Hubo un tiempo en que la pintura estaba en los libros, por lo tanto sólo era disfrutada por quienes podían costearlos, es decir, príncipes, reyes, nobles al fin que gozaban, además, del privilegio de haber aprendido a leer. Imaginamos, inevitablemente, el scriptorium donde se realizaron, donde se copiaron e iluminaron los pergaminos que mucho después conformaron el códice destinado enriquecer la biblioteca del donante. E imaginamos también al miniaturista, al artífice que a partir de pigmentos y minerales conseguía unos tonos impresionantes y hasta impropios. El reducido espacio para desarrollar el fragmento elegido por el mecenas y el destino de su trabajo, estrictamente privado, propiciaba la espontaneidad del artista y fueron estos códices precisamente la fuente donde bebieron los posteriores, aquellos que le pusieron nombre, pintura. Más bien la popularizaron porque la sacaron de los libros y del palacio para que apareciera sobre un lienzo, desarrollando las técnicas del temple y el óleo. Esto ocurría entre los siglos XIV y XV.

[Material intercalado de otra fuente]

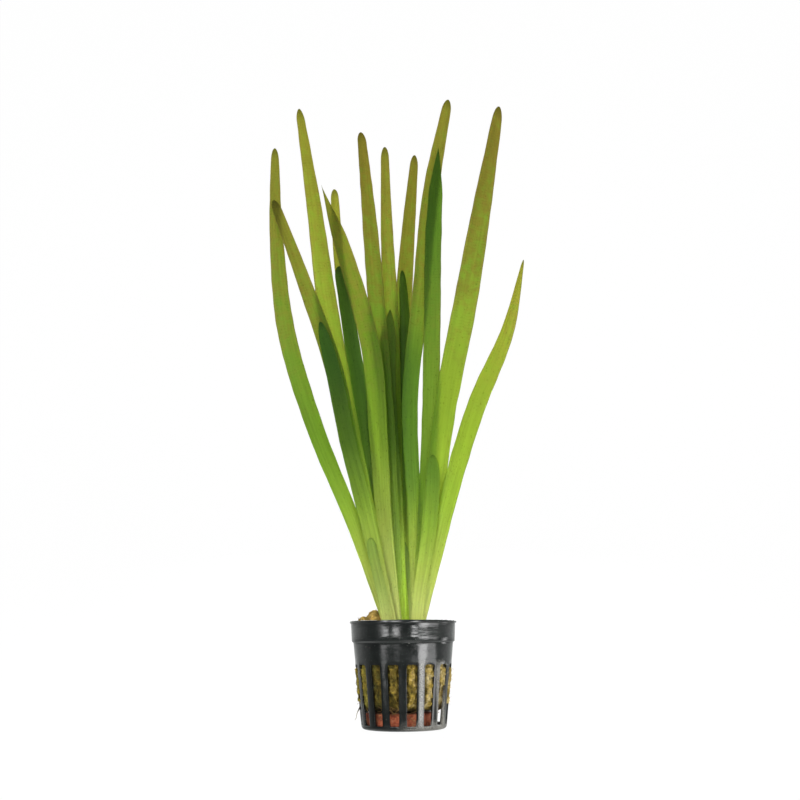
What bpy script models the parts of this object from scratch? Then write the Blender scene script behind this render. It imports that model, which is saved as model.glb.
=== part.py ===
# A vallisneria plant in a small black slotted pot, standing upright.
# Metres, +Z up, the front faces -Y. The origin is the middle of the pot's underside.
import math
from collections import namedtuple

import bpy
from mathutils import Matrix, Vector

MM = 0.001
GAP = 0.4

# Pot, in mm: a short band with a thin lip stands on a tapered body with open slots.
POT_HEIGHT = 48.0
LIP_RADIUS = 25.0
LIP_THICKNESS = 0.9
LIP_EDGE = 0.2
LIP_FILLET = 0.3
BAND_TOP_RADIUS = 24.4
BAND_FOOT_RADIUS = 24.0
BAND_FOOT = 38.7
BAND_STEP = 0.5
BAND_STEP_INSIDE = (0.3, 1.2)
BODY_TOP_RADIUS = 23.3
BODY_FOOT_RADIUS = 19.7
BODY_FOOT = 3.0
BASE_RADIUS = 18.0
BASE_CORNER_SHARE = 0.72
BASE_CORNER_HEIGHT = 0.55
WALL = 1.1
FLOOR = 1.3
FLOOR_CORNER = 0.5
RIBS = 16
RIB_WIDTH = 3.5
RIB_MOST_HALF_ANGLE = 7.2
SLOT_TOP = 28.6
SLOT_FOOT = 2.1
FIRST_RIB_ANGLE = -1.3
FLOOR_SLOT_RADII = (8.0, 14.8)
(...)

Cuando surge una tertulia sobre la riqueza de la pintura, quizás el arte más cultivado en todos los tiempos, se refieren detalles curiosos, como la postura de la cabeza de las figuras simbolizando soberbia o humildad, la posición de las manos señalando o castigando, la composición de la escena, los planos que se superponen, en suma, la interpretación de lo que se ve, lo expresado por el artista mediante la forma y el color. Sin embargo muy pocas veces se ha tratado su propia mirada, la que esconde en la literatura pictórica que se descubre cuando se mira y admira su obra, dejándola hablar. El recorrido por una exposición es tranquilo, ligeramente perfumado por el ambiente, delicadamente iluminado para no deslumbrar y extraviar los tonos. Y de repente el paseo se interrumpe voluntariamente a los ojos de los otros asistentes, que ignoran la manera sutil en que el visitante ha sido seducido y enredado por la magia de la pintura, hechizo que es gozado de forma personal e intransferible, hechizo que aísla e integra en la escena representada, olvidando el mundo, parando el tiempo.

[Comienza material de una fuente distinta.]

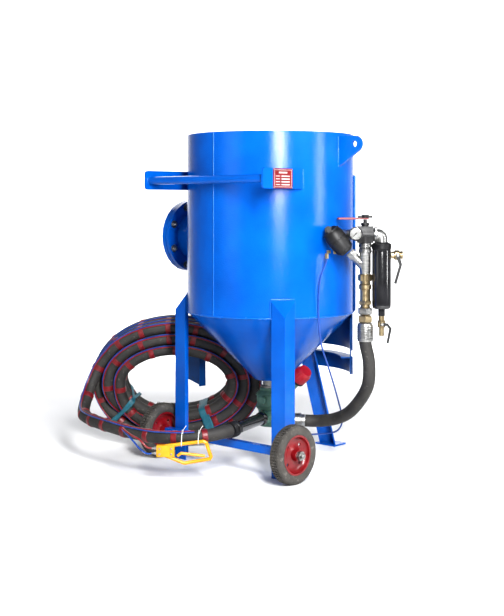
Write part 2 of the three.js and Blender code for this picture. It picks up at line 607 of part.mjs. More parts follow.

Esto no suele comentarse en las tertulias quizás por pudor, por no admitir esta sensibilidad, olvidando a menudo que el arte es sentimiento y si no lo transmite entonces es otra cosa por denominar. Hoy las exposiciones están a nuestro alcance y desde hace unos años las podemos contemplar con asiduidad aquí, en La Isla. Hace unos días se ha inaugurado la de Francisco Bouzo y si tiene a bien, amigo lector, visitarla en el Centro de Congresos se sentirá observado, porque se trata de una colección de trabajos que resultan impactantes por la mirada de los personajes retratados, incluso las manos miran, en este caso las del maestro Torres Aléu. También nos celan las escenas naturales, las dunas, la playa, las flores, pero hay una concretamente que fascina rozando el hipnotismo y es el “ojo del estero”, un puente de piedra pequeño, cuyo arco se redondea por completo al reflejarse en la corriente de agua que fluye.
Es como el ojo de un cíclope que, acostado sobre la marisma nos vigila desde cualquier lado de la sala. Merece la pena experimentar la sensación de ser mirado y no al revés, que sería lo lógico.
Hubo un tiempo en que La Isla fue conocida por sus escritores, los poetas primero y los articulistas y prosistas después. Los artistas pintores no eran tantos quizás pero fueron los que formaron a muchos de los que hoy cuelgan sus trabajos no sólo aquí. Llegará el día en que serán numerosos los catálogos. Afortunadamente.